There’s something called 72T payments. They’re a series of equal payments from your IRA or company plan that are made to you. Basically, you’re agreeing to annuitize your IRA or company plan. It only applies to a company plan if you separate from service. It applies to an IRA whenever you do it. You have to stick to the schedule either for five years or until you’re age 59½, the longer of the two. So it doesn’t pay for a younger person to do this. But you get equal distributions every year. If you decide to take out more, you blow the payments and you’ll owe retroactive penalty on what you’ve withdrawn.

What about borrowing from a retirement plan?

It’s the worse thing you can do. It’s better to take out a second mortgage because the interest will generally be tax-deductible. If you can’t do that, find money anywhere else. Don’t borrow from a company plan. This is a last resort. It’s wiping out your retirement savings and you’ll pay interest. You cannot ever borrow from an IRA.

What’s the biggest misconception people have about retirement planning?

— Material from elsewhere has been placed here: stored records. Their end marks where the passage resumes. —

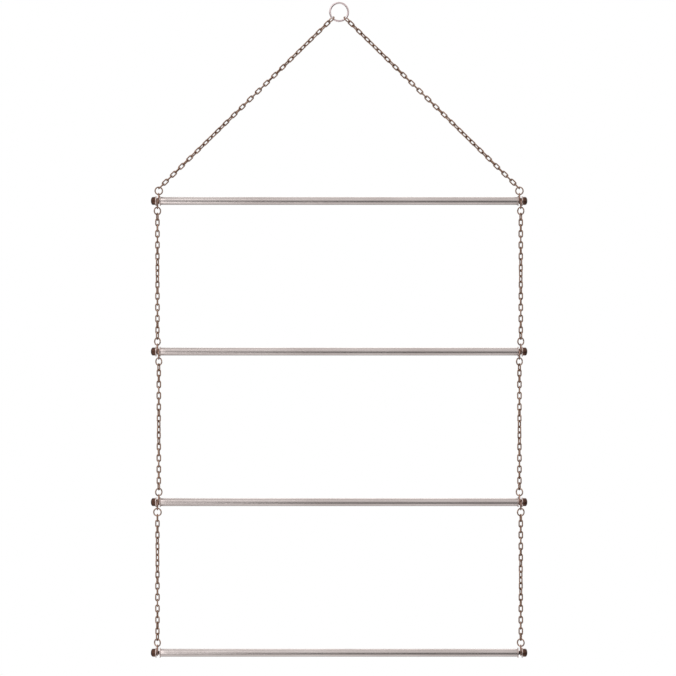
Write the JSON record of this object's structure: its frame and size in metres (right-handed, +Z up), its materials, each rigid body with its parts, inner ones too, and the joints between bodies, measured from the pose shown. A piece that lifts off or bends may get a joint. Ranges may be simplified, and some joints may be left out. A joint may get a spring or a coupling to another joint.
{
  "type": "hanging rail ladder",
  "caption": "Hanging ladder of level tube rails joined by fine chains, hung from one ring on a nail or hook, for towels, scarves or display.",
  "frame": {"origin": "inner top of the hanging ring, where its wire rests on the nail or hook", "axes": "+Z up, +X along the rails to the right as seen from the front, +Y back towards the wall"},
  "size_m": [0.4754, 0.0146, 0.8283],
  "materials": {
    "ring_steel": "satin nickel plated steel wire",
    "chain_steel": "antique copper toned chain wire",
    "jump_steel": "antique copper toned wire",
    "eye_steel": "antique copper toned wire",
    "tube_nickel": "brushed satin nickel",
    "knob_bronze": "oil rubbed bronze, semi gloss",
    "washer_nickel": "polished warm nickel",
    "insert_steel": "plain turned steel"
  },
  "bodies": {
    "hanging_ring": {"hanging_ring": "ring_steel"},
    "top_rings": {"left_sling_top_ring": "jump_steel", "right_sling_top_ring": "jump_steel"},
    "slings": {"left_sling_chain": "chain_steel", "left_sling_jump_ring": "jump_steel", "left_sling_eye_ring": "eye_steel", "right_sling_chain": "chain_steel", "right_sling_jump_ring": "jump_steel", "right_sling_eye_ring": "eye_steel"},
    "rail_1": {"rail_1_tube": "tube_nickel", "rail_1_inserts": "insert_steel", "rail_1_washers": "washer_nickel", "rail_1_left_knob_bolt": "knob_bronze", "rail_1_right_knob_bolt": "knob_bronze"},
    "rail_2": {"rail_2_tube": "tube_nickel", "rail_2_inserts": "insert_steel", "rail_2_washers": "washer_nickel", "rail_2_left_knob_bolt": "knob_bronze", "rail_2_right_knob_bolt": "knob_bronze"},
    "rail_3": {"rail_3_tube": "tube_nickel", "rail_3_inserts": "insert_steel", "rail_3_washers": "washer_nickel", "rail_3_left_knob_bolt": "knob_bronze", "rail_3_right_knob_bolt": "knob_bronze"},
    "rail_4": {"rail_4_tube": "tube_nickel", "rail_4_inserts": "insert_steel", "rail_4_washers": "washer_nickel", "rail_4_left_knob_bolt": "knob_bronze", "rail_4_right_knob_bolt": "knob_bronze"},
    "bay_1_upper_rings": {"bay_1_left_upper_eye_ring": "eye_steel", "bay_1_right_upper_eye_ring": "eye_steel"},
    "bay_1_left_strand": {"bay_1_left_upper_jump_ring": "jump_steel", "bay_1_left_chain": "chain_steel", "bay_1_left_lower_jump_ring": "jump_steel"},
    "bay_1_right_strand": {"bay_1_right_upper_jump_ring": "jump_steel", "bay_1_right_chain": "chain_steel", "bay_1_right_lower_jump_ring": "jump_steel"},
    "bay_1_lower_rings": {"bay_1_left_lower_eye_ring": "eye_steel", "bay_1_right_lower_eye_ring": "eye_steel"},
    "bay_2_upper_rings": {"bay_2_left_upper_eye_ring": "eye_steel", "bay_2_right_upper_eye_ring": "eye_steel"},
    "bay_2_left_strand": {"bay_2_left_upper_jump_ring": "jump_steel", "bay_2_left_chain": "chain_steel", "bay_2_left_lower_jump_ring": "jump_steel"},
    "bay_2_right_strand": {"bay_2_right_upper_jump_ring": "jump_steel", "bay_2_right_chain": "chain_steel", "bay_2_right_lower_jump_ring": "jump_steel"},
    "bay_2_lower_rings": {"bay_2_left_lower_eye_ring": "eye_steel", "bay_2_right_lower_eye_ring": "eye_steel"},
    "bay_3_upper_rings": {"bay_3_left_upper_eye_ring": "eye_steel", "bay_3_right_upper_eye_ring": "eye_steel"},
    "bay_3_left_strand": {"bay_3_left_upper_jump_ring": "jump_steel", "bay_3_left_chain": "chain_steel", "bay_3_left_lower_jump_ring": "jump_steel"},
    "bay_3_right_strand": {"bay_3_right_upper_jump_ring": "jump_steel", "bay_3_right_chain": "chain_steel", "bay_3_right_lower_jump_ring": "jump_steel"},
    "bay_3_lower_rings": {"bay_3_left_lower_eye_ring": "eye_steel", "bay_3_right_lower_eye_ring": "eye_steel"}
  },
  "joints": [
    {"name": "sway_on_ring", "type": "hinge", "parent": "hanging_ring", "child": "top_rings", "pos_m": [0, 0, -0.0102], "axis": [0, 1, 0], "range_deg": [-20, 20]},
    {"name": "swing", "type": "hinge", "parent": "top_rings", "child": "slings", "pos_m": [0, 0, -0.02255], "axis": [1, 0, 0], "range_deg": [-18, 18]},
    {"name": "rail_1_spin", "type": "hinge", "parent": "slings", "child": "rail_1", "pos_m": [0, 0, -0.24885], "axis": [1, 0, 0], "continuous": true},
    {"name": "rail_2_spin", "type": "hinge", "parent": "bay_1_lower_rings", "child": "rail_2", "pos_m": [0, 0, -0.43905], "axis": [1, 0, 0], "continuous": true},
    {"name": "rail_3_spin", "type": "hinge", "parent": "bay_2_lower_rings", "child": "rail_3", "pos_m": [0, 0, -0.62925], "axis": [1, 0, 0], "continuous": true},
    {"name": "rail_4_spin", "type": "hinge", "parent": "bay_3_lower_rings", "child": "rail_4", "pos_m": [0, 0, -0.81945], "axis": [1, 0, 0], "continuous": true},
    {"name": "bay_1_fold", "type": "hinge", "parent": "slings", "child": "bay_1_upper_rings", "pos_m": [0, 0, -0.24885], "axis": [-1, 0, 0], "range_deg": [-90, 90]},
    {"name": "bay_1_left_sway", "type": "hinge", "parent": "bay_1_upper_rings", "child": "bay_1_left_strand", "pos_m": [-0.22945, 0, -0.2586], "axis": [0, 1, 0], "range_deg": [-25, 25]},
    {"name": "bay_1_right_sway", "type": "hinge", "parent": "bay_1_upper_rings", "child": "bay_1_right_strand", "pos_m": [0.22945, 0, -0.2586], "axis": [0, 1, 0], "range_deg": [-25, 25]},
    {"name": "bay_1_level", "type": "hinge", "parent": "bay_1_left_strand", "child": "bay_1_lower_rings", "pos_m": [-0.22945, 0, -0.4293], "axis": [0, 1, 0], "range_deg": [-25, 25]},
    {"name": "bay_2_fold", "type": "hinge", "parent": "bay_1_lower_rings", "child": "bay_2_upper_rings", "pos_m": [0, 0, -0.43905], "axis": [1, 0, 0], "range_deg": [-90, 90]},
    {"name": "bay_2_left_sway", "type": "hinge", "parent": "bay_2_upper_rings", "child": "bay_2_left_strand", "pos_m": [-0.22775, 0, -0.4488], "axis": [0, 1, 0], "range_deg": [-25, 25]},
    {"name": "bay_2_right_sway", "type": "hinge", "parent": "bay_2_upper_rings", "child": "bay_2_right_strand", "pos_m": [0.22775, 0, -0.4488], "axis": [0, 1, 0], "range_deg": [-25, 25]},
    {"name": "bay_2_level", "type": "hinge", "parent": "bay_2_left_strand", "child": "bay_2_lower_rings", "pos_m": [-0.22775, 0, -0.6195], "axis": [0, 1, 0], "range_deg": [-25, 25]},
    {"name": "bay_3_fold", "type": "hinge", "parent": "bay_2_lower_rings", "child": "bay_3_upper_rings", "pos_m": [0, 0, -0.62925], "axis": [-1, 0, 0], "range_deg": [-90, 90]},
    {"name": "bay_3_left_sway", "type": "hinge", "parent": "bay_3_upper_rings", "child": "bay_3_left_strand", "pos_m": [-0.22945, 0, -0.639], "axis": [0, 1, 0], "range_deg": [-25, 25]},
    {"name": "bay_3_right_sway", "type": "hinge", "parent": "bay_3_upper_rings", "child": "bay_3_right_strand", "pos_m": [0.22945, 0, -0.639], "axis": [0, 1, 0], "range_deg": [-25, 25]},
    {"name": "bay_3_level", "type": "hinge", "parent": "bay_3_left_strand", "child": "bay_3_lower_rings", "pos_m": [-0.22945, 0, -0.8097], "axis": [0, 1, 0], "range_deg": [-25, 25]}
  ],
  "couplings": [
    {"joint": "bay_1_right_sway", "follows": "bay_1_left_sway", "ratio": 1},
    {"joint": "bay_1_level", "follows": "bay_1_left_sway", "ratio": -1},
    {"joint": "bay_2_right_sway", "follows": "bay_2_left_sway", "ratio": 1},
    {"joint": "bay_2_level", "follows": "bay_2_left_sway", "ratio": -1},
    {"joint": "bay_3_right_sway", "follows": "bay_3_left_sway", "ratio": 1},
    {"joint": "bay_3_level", "follows": "bay_3_left_sway", "ratio": -1}
  ]
}
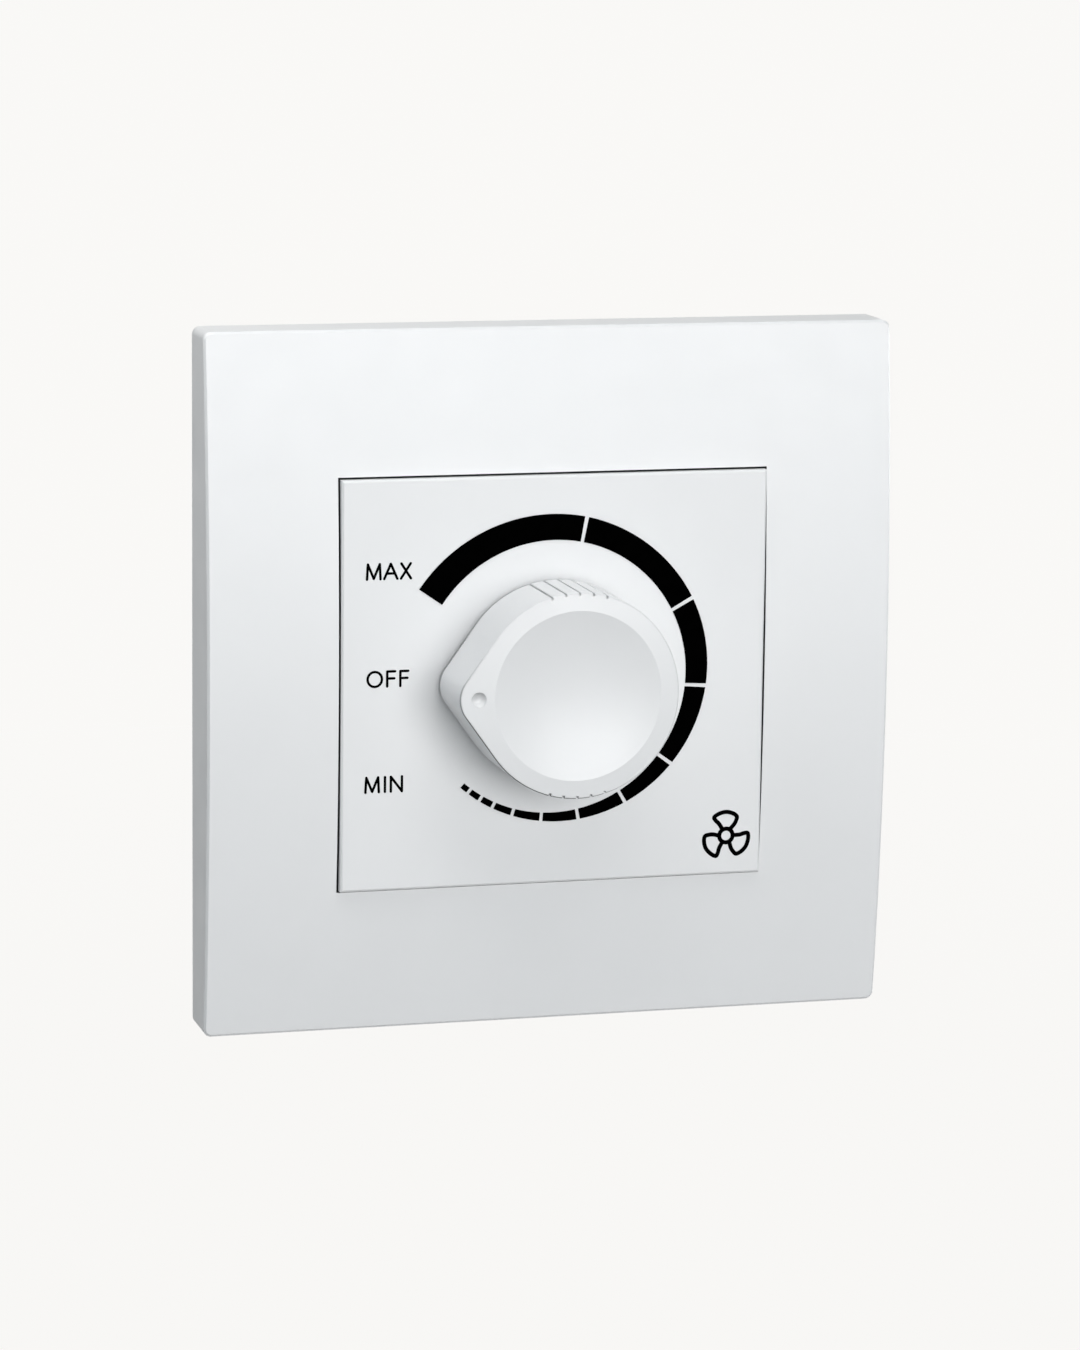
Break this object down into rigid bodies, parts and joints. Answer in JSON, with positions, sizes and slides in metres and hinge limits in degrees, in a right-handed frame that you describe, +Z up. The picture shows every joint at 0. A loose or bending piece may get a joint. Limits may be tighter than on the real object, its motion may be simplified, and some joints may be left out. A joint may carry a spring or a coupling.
{
  "type": "fan speed control switch",
  "caption": "Square wall plate rotary fan speed control with a pointer knob, tapering printed speed band, clip-on surround, and a rear housing with screw clamp terminals.",
  "frame": {"origin": "midway between the two fixing slots, on the wall face", "axes": "+Z up, +X to the right as seen from the room, +Y into the wall; the knob turns about the Y axis"},
  "size_m": [0.087, 0.0482, 0.087],
  "materials": {
    "shell_plastic": "satin white moulding",
    "knob_plastic": "satin white moulding",
    "grid_plastic": "satin white moulding",
    "print": "printed black",
    "housing_plastic": "matt light moulding",
    "heat_sink": "rolled sheet",
    "steel": "zinc plated",
    "spring_steel": "bright spring strip",
    "brass": "bright brass",
    "bronze": "spring bronze",
    "shaft_metal": "turned",
    "black_moulding": "matt black moulding",
    "wafer": "phenolic sheet",
    "board": "phenolic board",
    "triac": "moulded package",
    "pad": "silicone sheet",
    "ferrite": "sintered ferrite",
    "copper_wire": "enamelled wire",
    "film_capacitor": "moulded case",
    "small_capacitor": "dipped case",
    "resistor": "lacquered body",
    "diac": "glass body",
    "fuse": "moulded case",
    "terminal_plastic": "matt dark moulding"
  },
  "bodies": {
    "fixed": {"surround_frame": "shell_plastic", "mounting_grid": "grid_plastic", "dial_panel": "shell_plastic", "scale_print": "print", "heat_sink": "heat_sink", "housing_screws": "steel", "rear_housing": "housing_plastic", "pot_case": "black_moulding", "pot_bushing": "brass", "pot_nut": "steel", "track_wafer": "wafer", "pot_terminals": "brass", "switch_base": "black_moulding", "switch_leaf": "bronze", "switch_fixed_contact": "brass", "circuit_board": "board", "triac": "triac", "thermal_pad": "pad", "triac_screw": "steel", "choke_core": "ferrite", "choke_winding": "copper_wire", "suppression_capacitor": "film_capacitor", "timing_capacitor": "small_capacitor", "resistors": "resistor", "diac": "diac", "fuse": "fuse", "terminal_block": "terminal_plastic", "terminal_bar_1": "brass", "terminal_bar_2": "brass"},
    "rotor": {"knob": "knob_plastic", "knob_spring": "spring_steel", "pot_shaft": "shaft_metal", "pot_rotor": "black_moulding", "wiper_contact": "bronze", "switch_cam": "housing_plastic"},
    "clamp_screw_1": {"terminal_screw_1": "steel"},
    "clamp_cage_1": {"terminal_cage_1": "brass"},
    "clamp_screw_2": {"terminal_screw_2": "steel"},
    "clamp_cage_2": {"terminal_cage_2": "brass"}
  },
  "joints": [
    {"name": "knob_turn", "type": "hinge", "parent": "fixed", "child": "rotor", "pos_m": [0, 0, 0], "axis": [0, 1, 0], "range_deg": [0, 312]},
    {"name": "clamp_turn_1", "type": "hinge", "parent": "fixed", "child": "clamp_screw_1", "pos_m": [-0.00405, 0, -0.01858], "axis": [0, -1, 0], "range_deg": [0, 1440]},
    {"name": "cage_rise_1", "type": "slide", "parent": "fixed", "child": "clamp_cage_1", "axis": [0, 1, 0], "range_m": [0, 0.0024]},
    {"name": "clamp_turn_2", "type": "hinge", "parent": "fixed", "child": "clamp_screw_2", "pos_m": [0.00405, 0, -0.01858], "axis": [0, -1, 0], "range_deg": [0, 1440]},
    {"name": "cage_rise_2", "type": "slide", "parent": "fixed", "child": "clamp_cage_2", "axis": [0, 1, 0], "range_m": [0, 0.0024]}
  ],
  "couplings": [
    {"joint": "clamp_turn_1", "follows": "cage_rise_1", "rad_per_m": 10472},
    {"joint": "clamp_turn_2", "follows": "cage_rise_2", "rad_per_m": 10472}
  ]
}
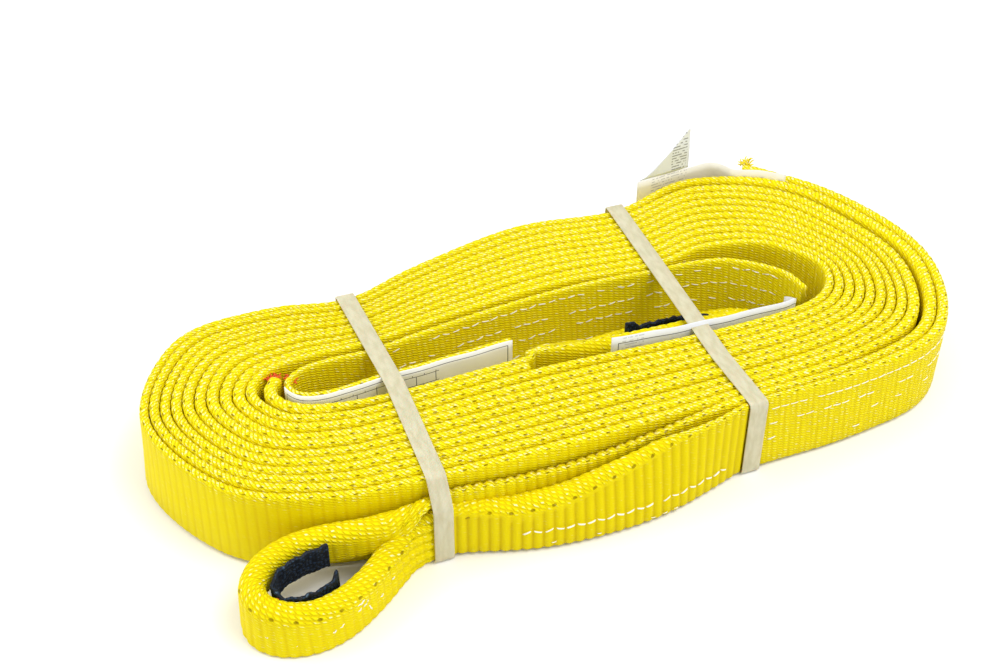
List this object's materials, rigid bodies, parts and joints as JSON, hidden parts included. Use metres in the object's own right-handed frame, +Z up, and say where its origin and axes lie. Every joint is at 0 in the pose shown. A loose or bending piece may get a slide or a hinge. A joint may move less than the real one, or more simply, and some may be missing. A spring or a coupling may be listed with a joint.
{
  "type": "flat web sling",
  "caption": "Flat web lifting sling with folded eyes, wound into an oblong coil, standing on edge and held by plastic bands.",
  "frame": {"origin": "centre of the bounding box in plan, at the level that the bands rest on", "axes": "+X along the coil towards its rounded right end, +Y to the back, +Z up along the width of the web"},
  "size_m": [0.4666, 0.2504, 0.0856],
  "materials": {
    "webbing": "woven polyester, matte with a slight sheen",
    "eye_lining": "dense dark woven wear pad",
    "strapping_band": "milky ribbed polypropylene",
    "label": "printed white tape",
    "thread": "white sewing thread"
  },
  "bodies": {
    "coil": {"body_web": "webbing", "outer_return_ply": "webbing", "outer_splice_ply": "webbing", "inner_return_ply": "webbing", "inner_splice_ply": "webbing", "inner_eye_loop": "webbing", "inner_eye_lining": "eye_lining", "left_band": "strapping_band", "right_band": "strapping_band", "label_inner_left": "label", "label_inner_right": "label", "label_outer_strip": "label", "outer_splice_stitching_1": "thread", "outer_splice_stitching_2": "thread", "outer_splice_stitching_3": "thread", "outer_splice_stitching_4": "thread", "inner_splice_stitching_1": "thread", "inner_splice_stitching_2": "thread", "inner_splice_stitching_3": "thread", "inner_splice_stitching_4": "thread", "outer_return_stitching_1": "thread", "outer_return_stitching_2": "thread"},
    "outer_eye": {"outer_eye_loop": "webbing", "outer_eye_lining": "eye_lining"},
    "label_flap": {"label_outer_flap": "label"}
  },
  "joints": [
    {"name": "outer_eye_swing", "type": "hinge", "parent": "coil", "child": "outer_eye", "pos_m": [-0.11225, -0.08445, 0.0176], "axis": [0, 0, 1], "range_deg": [0, 25]},
    {"name": "label_flap_fold", "type": "hinge", "parent": "coil", "child": "label_flap", "pos_m": [0.09795, 0.12015, 0.0556], "axis": [0.9936, 0.1132, 0], "range_deg": [-100, 90]}
  ]
}
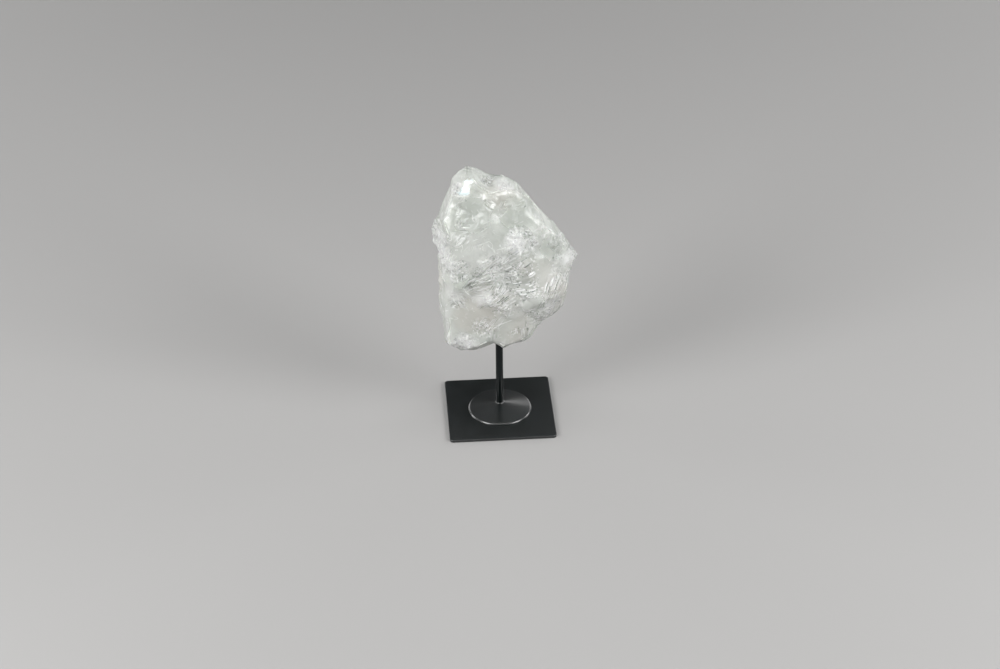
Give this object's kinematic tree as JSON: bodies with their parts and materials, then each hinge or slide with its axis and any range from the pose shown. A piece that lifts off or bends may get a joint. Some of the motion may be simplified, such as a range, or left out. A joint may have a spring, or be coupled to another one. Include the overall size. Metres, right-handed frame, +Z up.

People think they have an estate plan for retirement savings because they went to an attorney and got a will. But unless you have proper beneficiary forms, you don’t have an estate plan for what may be your largest single asset. Get a copy of your beneficiary form, make sure it’s up to date and that your heirs can find it. That’s the first chapter of my new book, “Your Complete Retirement Planning Road Map.” The average person wouldn’t know where their beneficiary form is. And this is where people lose most of their money because it gets taxed too quickly after death. If you don’t have the form, funds come out quickly and taxes can be paid. Again, combined tax on retirement accounts can cost as much as 70 percent between federal and state estate taxes, income tax and distribution mistakes.